─── Exercise input ───

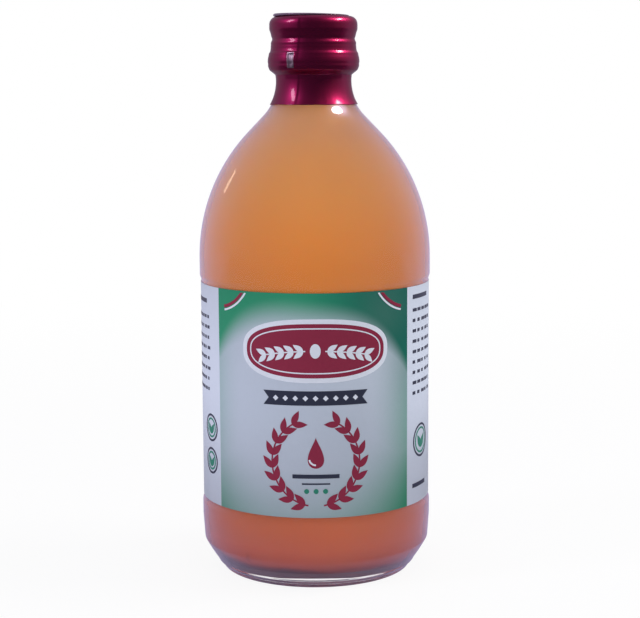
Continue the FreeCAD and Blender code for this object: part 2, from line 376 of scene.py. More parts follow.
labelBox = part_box("label")
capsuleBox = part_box("capsule")
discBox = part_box("capsule_disc")
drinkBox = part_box("vinegar")
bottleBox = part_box("bottle")

vessel = {
    "radius": min(bottleBox[1].x, -bottleBox[0].x) / mm - 0.045,  # wall under the mould seams
    "shoulderFoot": 104.6,  # height where the shoulder starts
    "shoulderRadius": 59.335,
    "slope": math.radians(43.8),
    "coneLength": 7.4,
    "neckFillet": 16.6,
    "neckRadius": 12.1,
    "skirtFoot": 164.2,  # where the neck flares out under the cap's skirt
    "skirtBottom": 165.8,
    "recess": 0.5,
    "wall": 3.05,
    "floorCrown": 7.8,  # inside floor: height in the middle and at its rim, and its arc
    "floorRim": 6.2,
    "floorArc": 230,
    "floorCorner": 8,  # corner up to the wall, and the height where it ends
    "cornerTop": 14.2,
}


def shoulderSteps(inset, stopDrop=0.0):
    # Shoulder arc, cone and neck fillet, moved inward by the inset.
    turn, lift = math.sin(vessel["slope"]), math.cos(vessel["slope"])
    bodyRadius, arc = vessel["radius"], vessel["shoulderRadius"]
    foot = vessel["shoulderFoot"]
    centre = bodyRadius - arc
    arcEnd = (centre + (arc - inset) * lift, foot + (arc - inset) * turn)
    coneEnd = (arcEnd[0] - vessel["coneLength"] * turn, arcEnd[1] + vessel["coneLength"] * lift)
    fillet = vessel["neckFillet"] + inset
    centreX = coneEnd[0] + fillet * lift
    centreZ = coneEnd[1] + fillet * turn
    endX = centreX - math.sqrt(fillet ** 2 - stopDrop ** 2)
    return [(bodyRadius - inset, foot), (*arcEnd, arc - inset, 1), coneEnd,
            (endX, centreZ - stopDrop, fillet, -1)]


def floorSteps(gap):
    # Inside floor, crowned in the middle, and the corner up to the wall.
    wall, corner = vessel["radius"] - vessel["wall"] + gap, vessel["floorCorner"]
    return [(0, vessel["floorCrown"] - gap),
            (wall - corner, vessel["floorRim"] - gap, vessel["floorArc"], -1),
            (wall, vessel["cornerTop"], corner, 1)]


# Glass bottle

bottle = {
    "segments": 144,
    "seamHeight": 0.035,
    "footRadius": 31.6,
    "ringRadius": 28.5,
    "pushUp": 3.0,
    "footCorner": (1.3, 0.75, 1.2),  # width, height and radius of the foot's outer corner
    "heelEdge": 37.72,
    "heelHeight": 10.0,
    "heelRadius": 60.0,
    "wallFoot": 18.3,
    "recessRoom": 0.9,  # flat of the recess beyond the label, and its slope
    "recessSlope": 1.2,
    "finish": (  # outside above the neck: the bead and the sealing rim
        (13.5, 165.8), (13.5, 169.8), (12.65, 169.8), (12.65, 181.6), (11.85, 182.4)),
    "mouthWall": 3.65,
    "lipEase": 0.8,
    "ridges": ((22.0, 0.35), (25.0, -0.35)),  # rings under the base: radius and rise
    "ridgeWidth": 0.55,
    "bead": ((2.6, 0.18), (1.5, -0.18)),  # bead and groove at the heel: height and rise
    "beadWidth": 0.5,
    "sheen": 1.0,  # pale bloom that the glass shows at its edges
    "sheenColour": (0.72, 0.67, 1.0, 1.0),
    "sheenSpread": 0.46,
}


def glassFinish():
    material, desk, place = newMaterial("clearGlass")
    height = grain(desk, place, 16.0, 1.0, (1, 1, 0.45))[1]
    glass = principled(desk, {
        "Base Color": (0.985, 0.985, 0.992, 1), "Roughness": 0.0, "IOR": 1.5,
        "Transmission Weight": 1.0,
        "Sheen Weight": bottle["sheen"], "Sheen Tint": bottle["sheenColour"],
        "Sheen Roughness": bottle["sheenSpread"], "Normal": bump(desk, height, 0.06, 0.002)})
    clear = desk.add("ShaderNodeBsdfTransparent", {"Color": (0.93, 0.93, 0.95, 1)}).outputs[0]
    shadowRay = desk.add("ShaderNodeLightPath").outputs["Is Shadow Ray"]
    return finishMaterial(material, desk, desk.mixShaders(shadowRay, glass, clear))


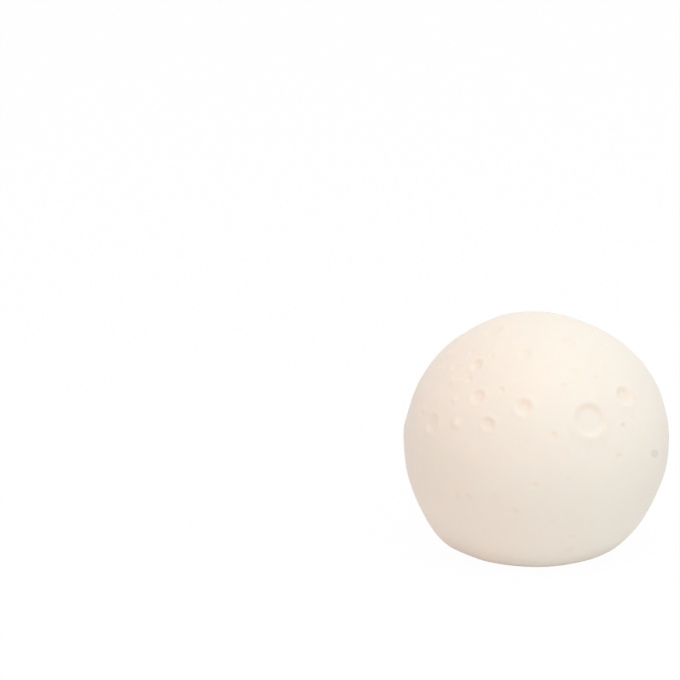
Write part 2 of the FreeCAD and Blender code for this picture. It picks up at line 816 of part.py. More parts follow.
def slide_switch():
    """The slide switch on the board's underside: case, pins and lever, the lever at its off end."""
    blank = box(
        "switch_blank",
        size.switch_length,
        size.switch_width,
        size.switch_height,
        0,
        switch_y,
        switch_bottom,
    )
    gap = 2 * size.lever_gap
    mouth = box(
        "switch_mouth",
        size.lever_side + size.travel + 2 * size.stroke_gap,
        size.lever_side + gap,
        size.lever_root + size.lever_gap,
        0,
        switch_y,
        switch_bottom,
    )
    case = cut("switch_case", blank, mouth)
    pins = [
        box(f"pin_{i}", size.pin_side, size.pin_side, pin_top - board_bottom, x, y, board_bottom)
        for i, (x, y) in enumerate(lead_holes()[1])
    ]
    lever = box(
        "switch_lever",
        size.lever_side,
        size.lever_side,
        switch_bottom + size.lever_root - lever_bottom,
        -size.travel / 2,
        switch_y,
        lever_bottom,
    )
    return case, group("switch_terminals", *pins), lever


def switch_knob():
    """The sliding knob: a finger part through the slot, a plate above it and a fork for the lever."""
    knob = Moulding("switch_knob")
    x = -size.travel / 2
    bottom = size.flange_lift + size.knob_recess
    sketch = knob.sketch(bottom)
    rectangle(sketch, size.knob_length, size.knob_width, x, switch_y)
    knob.pad(sketch, slider_top - bottom)
    sketch = knob.sketch(slider_bottom)
    rectangle(sketch, size.slider_length, size.slider_width, x, switch_y)
    knob.pad(sketch, size.slider_thickness)
    socket = size.lever_side + 2 * size.lever_gap
    outer = socket + 2 * size.fork_wall
    sketch = knob.sketch(slider_top)
    rectangle(sketch, outer, outer, x, switch_y)
    knob.pad(sketch, size.fork_height)
    sketch = knob.sketch(slider_top)
    rectangle(sketch, socket, socket, x, switch_y)
    knob.pocket(sketch, size.fork_height)
    sketch = knob.sketch(bottom)
    groove = size.knob_length / GRIP_STRIPES
    for step in (-2, 0, 2):
        rectangle(sketch, groove, size.knob_width, x + groove * step, switch_y)
    knob.pocket(sketch, size.knob_recess)
    return knob.body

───

## Brief
Your task is to extract all of the records exactly.

## Answer to the task
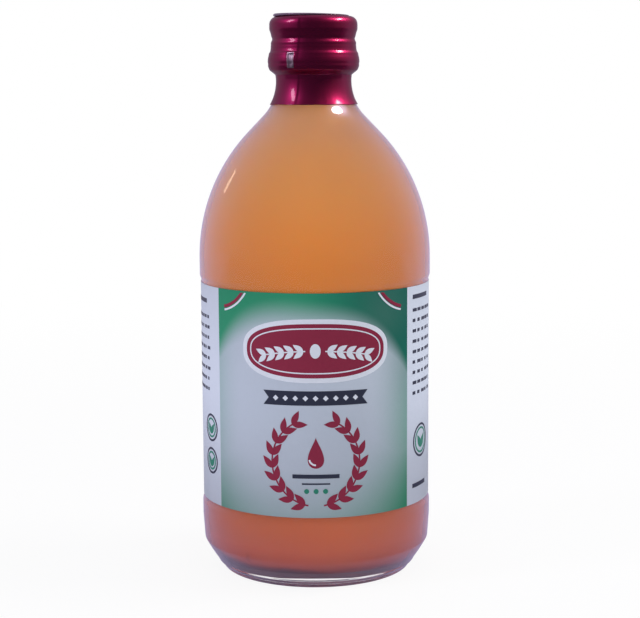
Continue the FreeCAD and Blender code for this object: part 2, from line 376 of scene.py. More parts follow.
labelBox = part_box("label")
capsuleBox = part_box("capsule")
discBox = part_box("capsule_disc")
drinkBox = part_box("vinegar")
bottleBox = part_box("bottle")

vessel = {
    "radius": min(bottleBox[1].x, -bottleBox[0].x) / mm - 0.045,  # wall under the mould seams
    "shoulderFoot": 104.6,  # height where the shoulder starts
    "shoulderRadius": 59.335,
    "slope": math.radians(43.8),
    "coneLength": 7.4,
    "neckFillet": 16.6,
    "neckRadius": 12.1,
    "skirtFoot": 164.2,  # where the neck flares out under the cap's skirt
    "skirtBottom": 165.8,
    "recess": 0.5,
    "wall": 3.05,
    "floorCrown": 7.8,  # inside floor: height in the middle and at its rim, and its arc
    "floorRim": 6.2,
    "floorArc": 230,
    "floorCorner": 8,  # corner up to the wall, and the height where it ends
    "cornerTop": 14.2,
}


def shoulderSteps(inset, stopDrop=0.0):
    # Shoulder arc, cone and neck fillet, moved inward by the inset.
    turn, lift = math.sin(vessel["slope"]), math.cos(vessel["slope"])
    bodyRadius, arc = vessel["radius"], vessel["shoulderRadius"]
    foot = vessel["shoulderFoot"]
    centre = bodyRadius - arc
    arcEnd = (centre + (arc - inset) * lift, foot + (arc - inset) * turn)
    coneEnd = (arcEnd[0] - vessel["coneLength"] * turn, arcEnd[1] + vessel["coneLength"] * lift)
    fillet = vessel["neckFillet"] + inset
    centreX = coneEnd[0] + fillet * lift
    centreZ = coneEnd[1] + fillet * turn
    endX = centreX - math.sqrt(fillet ** 2 - stopDrop ** 2)
    return [(bodyRadius - inset, foot), (*arcEnd, arc - inset, 1), coneEnd,
            (endX, centreZ - stopDrop, fillet, -1)]


def floorSteps(gap):
    # Inside floor, crowned in the middle, and the corner up to the wall.
    wall, corner = vessel["radius"] - vessel["wall"] + gap, vessel["floorCorner"]
    return [(0, vessel["floorCrown"] - gap),
            (wall - corner, vessel["floorRim"] - gap, vessel["floorArc"], -1),
            (wall, vessel["cornerTop"], corner, 1)]


# Glass bottle

bottle = {
    "segments": 144,
    "seamHeight": 0.035,
    "footRadius": 31.6,
    "ringRadius": 28.5,
    "pushUp": 3.0,
    "footCorner": (1.3, 0.75, 1.2),  # width, height and radius of the foot's outer corner
    "heelEdge": 37.72,
    "heelHeight": 10.0,
    "heelRadius": 60.0,
    "wallFoot": 18.3,
    "recessRoom": 0.9,  # flat of the recess beyond the label, and its slope
    "recessSlope": 1.2,
    "finish": (  # outside above the neck: the bead and the sealing rim
        (13.5, 165.8), (13.5, 169.8), (12.65, 169.8), (12.65, 181.6), (11.85, 182.4)),
    "mouthWall": 3.65,
    "lipEase": 0.8,
    "ridges": ((22.0, 0.35), (25.0, -0.35)),  # rings under the base: radius and rise
    "ridgeWidth": 0.55,
    "bead": ((2.6, 0.18), (1.5, -0.18)),  # bead and groove at the heel: height and rise
    "beadWidth": 0.5,
    "sheen": 1.0,  # pale bloom that the glass shows at its edges
    "sheenColour": (0.72, 0.67, 1.0, 1.0),
    "sheenSpread": 0.46,
}


def glassFinish():
    material, desk, place = newMaterial("clearGlass")
    height = grain(desk, place, 16.0, 1.0, (1, 1, 0.45))[1]
    glass = principled(desk, {
        "Base Color": (0.985, 0.985, 0.992, 1), "Roughness": 0.0, "IOR": 1.5,
        "Transmission Weight": 1.0,
        "Sheen Weight": bottle["sheen"], "Sheen Tint": bottle["sheenColour"],
        "Sheen Roughness": bottle["sheenSpread"], "Normal": bump(desk, height, 0.06, 0.002)})
    clear = desk.add("ShaderNodeBsdfTransparent", {"Color": (0.93, 0.93, 0.95, 1)}).outputs[0]
    shadowRay = desk.add("ShaderNodeLightPath").outputs["Is Shadow Ray"]
    return finishMaterial(material, desk, desk.mixShaders(shadowRay, glass, clear))


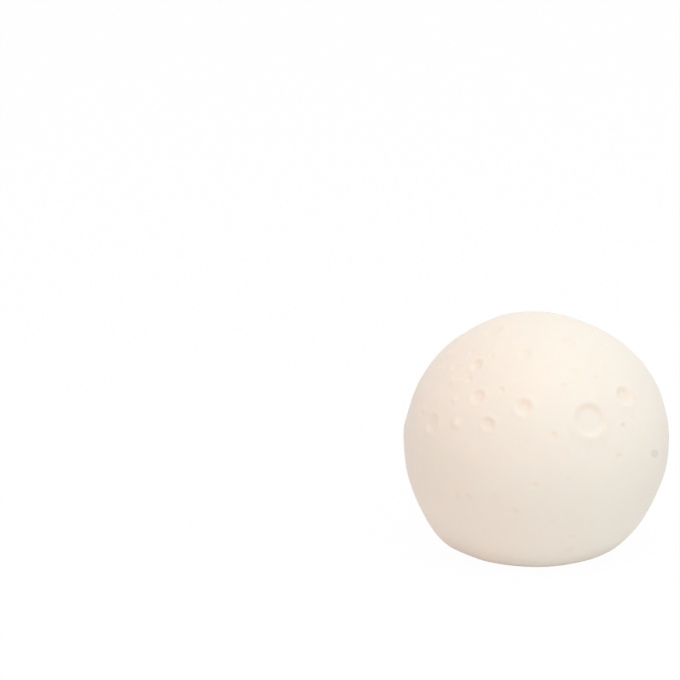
Write part 2 of the FreeCAD and Blender code for this picture. It picks up at line 816 of part.py. More parts follow.
def slide_switch():
    """The slide switch on the board's underside: case, pins and lever, the lever at its off end."""
    blank = box(
        "switch_blank",
        size.switch_length,
        size.switch_width,
        size.switch_height,
        0,
        switch_y,
        switch_bottom,
    )
    gap = 2 * size.lever_gap
    mouth = box(
        "switch_mouth",
        size.lever_side + size.travel + 2 * size.stroke_gap,
        size.lever_side + gap,
        size.lever_root + size.lever_gap,
        0,
        switch_y,
        switch_bottom,
    )
    case = cut("switch_case", blank, mouth)
    pins = [
        box(f"pin_{i}", size.pin_side, size.pin_side, pin_top - board_bottom, x, y, board_bottom)
        for i, (x, y) in enumerate(lead_holes()[1])
    ]
    lever = box(
        "switch_lever",
        size.lever_side,
        size.lever_side,
        switch_bottom + size.lever_root - lever_bottom,
        -size.travel / 2,
        switch_y,
        lever_bottom,
    )
    return case, group("switch_terminals", *pins), lever


def switch_knob():
    """The sliding knob: a finger part through the slot, a plate above it and a fork for the lever."""
    knob = Moulding("switch_knob")
    x = -size.travel / 2
    bottom = size.flange_lift + size.knob_recess
    sketch = knob.sketch(bottom)
    rectangle(sketch, size.knob_length, size.knob_width, x, switch_y)
    knob.pad(sketch, slider_top - bottom)
    sketch = knob.sketch(slider_bottom)
    rectangle(sketch, size.slider_length, size.slider_width, x, switch_y)
    knob.pad(sketch, size.slider_thickness)
    socket = size.lever_side + 2 * size.lever_gap
    outer = socket + 2 * size.fork_wall
    sketch = knob.sketch(slider_top)
    rectangle(sketch, outer, outer, x, switch_y)
    knob.pad(sketch, size.fork_height)
    sketch = knob.sketch(slider_top)
    rectangle(sketch, socket, socket, x, switch_y)
    knob.pocket(sketch, size.fork_height)
    sketch = knob.sketch(bottom)
    groove = size.knob_length / GRIP_STRIPES
    for step in (-2, 0, 2):
        rectangle(sketch, groove, size.knob_width, x + groove * step, switch_y)
    knob.pocket(sketch, size.knob_recess)
    return knob.body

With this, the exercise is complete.